Something like E-M for discriminative models? E-M provides a way to improve the estimation of a generative model with unannotated data. Is there anything out there that works the same way for discriminative models (e.g. perceptrons)?
For example, consider averaged perceptron tagger. It would be handy to be able to throw the entire Gigaword through some process of unsupervised model improvement.
EDIT:
So, I was pleasantly surprised to note that this site has the ambition of dealing with machine learning, but I'm learning by experiment what vocabulary is generic and what is very domain-specific. Apologies.

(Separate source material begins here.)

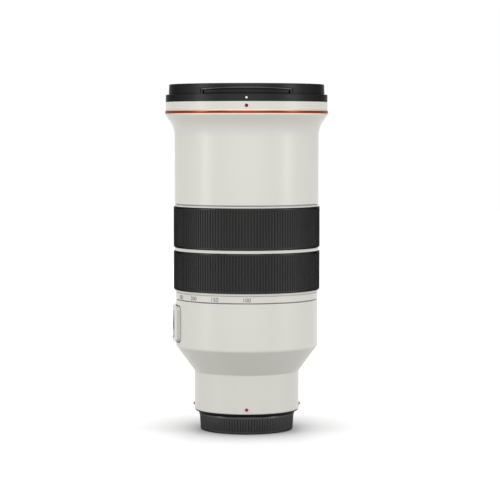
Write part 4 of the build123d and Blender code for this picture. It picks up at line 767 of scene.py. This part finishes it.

Consider a sequence classification problem, like part-of-speech tagging or named entity extraction. You can train a generative model (e.g. an HMM). That's a probability model, and you can apply E-M. However, the number of states grows prohibitive if you want to look at many features, and so the fashion tends toward things like CRFs (batch) or Perceptron (online).
For example, this paper talks about unsupervised learning in for a perceptron POS tagger, but the details are that they add the output of several pre-existing taggers to the training set of their model.
 A: This paper is very interesting, has good results, and is easy to apply to discriminative models.
And the term is semi-supervised learning, not unsupervised learning.
A: I think semi-supervised methods may be what you are looking for, there is quite a lot of litterature on this in Machine learning.  There is a good book on this topic, which gives a good idea of recent developments in this area.
An E.M.-like algorithm for logistic regression (a discriminative model) is easily implemented as follows:  
(i) Train a LR model using only the labelled data.  
(ii) Use the LR model to assign labels to the unlabelled data.  
(iii) Train a new LR model using both the labelled and unlabelled data (using the predicted labels).
(iv) repeat (ii) and (iii) until convergence is reached (i.e. none of the predicted labels for the unlabelled examples change).
This works quite well for some problems (e.g. text classification), not so well in others.  EM also works well with naieve Bayes.  McLachlan's excellent book on discriminant analysis also has some material on basic algorithms.